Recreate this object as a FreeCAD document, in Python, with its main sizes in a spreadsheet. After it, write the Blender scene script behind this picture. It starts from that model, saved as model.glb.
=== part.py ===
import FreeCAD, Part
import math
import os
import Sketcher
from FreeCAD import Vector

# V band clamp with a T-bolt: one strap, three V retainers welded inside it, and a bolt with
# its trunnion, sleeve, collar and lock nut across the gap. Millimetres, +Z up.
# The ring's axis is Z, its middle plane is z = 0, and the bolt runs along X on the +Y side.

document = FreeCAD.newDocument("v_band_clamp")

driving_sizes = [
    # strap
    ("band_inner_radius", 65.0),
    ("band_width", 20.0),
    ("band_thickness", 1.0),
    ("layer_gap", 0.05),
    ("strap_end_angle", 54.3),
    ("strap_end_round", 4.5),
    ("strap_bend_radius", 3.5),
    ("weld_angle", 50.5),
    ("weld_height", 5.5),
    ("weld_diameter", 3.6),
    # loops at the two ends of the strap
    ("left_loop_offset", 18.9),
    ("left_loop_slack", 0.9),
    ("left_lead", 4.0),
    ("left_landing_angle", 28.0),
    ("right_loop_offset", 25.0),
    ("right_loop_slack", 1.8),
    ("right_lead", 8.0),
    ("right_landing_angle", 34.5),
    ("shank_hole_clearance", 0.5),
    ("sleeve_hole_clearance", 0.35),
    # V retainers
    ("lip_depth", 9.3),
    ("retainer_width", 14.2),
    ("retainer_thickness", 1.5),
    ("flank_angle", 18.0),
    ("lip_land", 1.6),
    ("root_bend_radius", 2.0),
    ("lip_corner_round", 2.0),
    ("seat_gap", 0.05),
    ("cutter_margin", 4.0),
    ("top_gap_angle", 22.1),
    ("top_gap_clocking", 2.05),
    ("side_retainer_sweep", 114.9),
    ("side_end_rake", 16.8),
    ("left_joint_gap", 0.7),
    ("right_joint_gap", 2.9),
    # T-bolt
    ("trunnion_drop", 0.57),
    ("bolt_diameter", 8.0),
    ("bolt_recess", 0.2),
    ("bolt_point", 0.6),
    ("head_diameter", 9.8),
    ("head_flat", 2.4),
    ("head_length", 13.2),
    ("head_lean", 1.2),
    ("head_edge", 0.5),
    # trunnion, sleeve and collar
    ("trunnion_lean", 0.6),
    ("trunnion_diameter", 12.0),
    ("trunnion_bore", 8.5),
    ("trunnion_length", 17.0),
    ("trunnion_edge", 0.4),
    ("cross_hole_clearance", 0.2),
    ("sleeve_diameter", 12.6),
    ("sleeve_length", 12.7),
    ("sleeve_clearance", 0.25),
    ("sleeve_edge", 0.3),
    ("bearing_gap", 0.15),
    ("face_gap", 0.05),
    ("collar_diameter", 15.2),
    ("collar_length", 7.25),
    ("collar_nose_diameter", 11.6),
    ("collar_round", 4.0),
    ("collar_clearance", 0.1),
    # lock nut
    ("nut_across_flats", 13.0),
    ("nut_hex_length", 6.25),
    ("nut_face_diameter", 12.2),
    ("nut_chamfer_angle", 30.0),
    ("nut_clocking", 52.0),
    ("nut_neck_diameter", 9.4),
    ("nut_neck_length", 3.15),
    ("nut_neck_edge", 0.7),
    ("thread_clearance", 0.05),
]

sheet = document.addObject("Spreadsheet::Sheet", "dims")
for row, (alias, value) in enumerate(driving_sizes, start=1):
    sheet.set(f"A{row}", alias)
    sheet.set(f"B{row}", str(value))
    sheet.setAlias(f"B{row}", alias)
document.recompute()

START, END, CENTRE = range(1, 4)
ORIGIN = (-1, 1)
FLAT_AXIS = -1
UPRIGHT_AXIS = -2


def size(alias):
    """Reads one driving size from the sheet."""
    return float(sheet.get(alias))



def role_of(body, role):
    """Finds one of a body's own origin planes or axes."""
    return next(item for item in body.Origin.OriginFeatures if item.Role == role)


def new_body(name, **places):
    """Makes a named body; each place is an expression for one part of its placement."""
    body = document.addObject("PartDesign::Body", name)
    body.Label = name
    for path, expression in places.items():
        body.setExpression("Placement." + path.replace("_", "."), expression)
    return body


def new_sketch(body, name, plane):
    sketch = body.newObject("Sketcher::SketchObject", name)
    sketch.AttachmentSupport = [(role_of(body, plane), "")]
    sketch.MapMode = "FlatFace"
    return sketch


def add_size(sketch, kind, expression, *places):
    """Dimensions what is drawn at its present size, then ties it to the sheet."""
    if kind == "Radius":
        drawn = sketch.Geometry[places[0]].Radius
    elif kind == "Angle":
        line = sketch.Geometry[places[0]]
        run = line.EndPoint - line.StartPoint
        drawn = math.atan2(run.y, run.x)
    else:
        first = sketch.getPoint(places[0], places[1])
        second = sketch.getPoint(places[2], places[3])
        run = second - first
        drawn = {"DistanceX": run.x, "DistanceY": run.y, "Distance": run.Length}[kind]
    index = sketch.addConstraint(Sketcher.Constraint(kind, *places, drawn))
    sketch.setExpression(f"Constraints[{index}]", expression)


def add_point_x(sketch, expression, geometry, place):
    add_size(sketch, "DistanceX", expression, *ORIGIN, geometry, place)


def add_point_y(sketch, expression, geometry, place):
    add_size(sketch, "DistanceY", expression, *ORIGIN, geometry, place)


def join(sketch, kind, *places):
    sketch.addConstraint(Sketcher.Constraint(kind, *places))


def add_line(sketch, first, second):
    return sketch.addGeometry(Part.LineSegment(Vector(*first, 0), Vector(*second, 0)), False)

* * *

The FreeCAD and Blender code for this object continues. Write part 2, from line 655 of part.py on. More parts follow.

> **Request**: Set down, without any change, only the lines from the line that holds "Recreate this object" through the line that holds "from FreeCAD import Vector", both lines included.

> **Exercise answer**:
Recreate this object as a FreeCAD document, in Python, with its main sizes in a spreadsheet. After it, write the Blender scene script behind this picture. It starts from that model, saved as model.glb.
=== part.py ===
import FreeCAD, Part
import math
import os
import Sketcher
from FreeCAD import Vector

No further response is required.